As a manga freak who's growing tired of the romance mangas that feature 100 hot girls after a boring guy (known as harem manga/anime), the sappy high school romance manga that has misunderstandings galore with the girl running away crying every 10 pages, and the popular guy/girl meeting an unpopular girl/guy, Emma is a huge breath of fresh air! I normally prefer action/fantasy over romance, but, once again, Emma has me more interested in her struggles with society over a magical girl's struggle with an evil queen. Buy it. Please. The other reviewer put it perfectly: Emma is a winner. Thanks to it, I feel more interested in Jane Austen and the rest of the English authors I will be reading throughout my education in Literature. I hope they release the touching and heartbreaking 'Emma' anime as well....
1 of 1 people found the following review helpful
3.0 out of 5 stars My First Manga and not a bad start 24 Aug 2012
By Kimberly @ Turning the Pages - Published on Amazon.com
I can't believe that while I live in one of the most multi-cultural cities in the world that I have not given manga a chance before today. It's a shame really I've spent the last 21 years living under a rock it seems. I mean how can I have lived in a predominantly asian community almost my whole life and not have piced one up before today? Alas, life is filled with such regrets.

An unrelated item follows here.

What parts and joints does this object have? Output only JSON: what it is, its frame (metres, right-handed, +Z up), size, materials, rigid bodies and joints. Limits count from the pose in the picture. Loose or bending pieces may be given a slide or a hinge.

Anyway, about the book itself. It wasn't great but it wasn't bad either. I found it to be a cute little story. I liked Emma, but felt she should say more. Her employer intrigues me. I like her a lot but I am not a fan of Hakim, or Mr. Jones Sr. William is still meh for me.

I like how the story was set in England and how the author/illustrator paid close attention to make it seem real. A prime example is the use of Mudie's Lending Library.

In the next installment I hope that Emma comes out of her shell a little more and I hope that Hakim goes away along with Mr. Jones Sr. William can stay but that's only because I'm not sure whether I like him or not. Maybe the next book will help me decide whether I do or not.

I found this to be a cute 3 star read and I'm glad I started my manga reading career by reading this.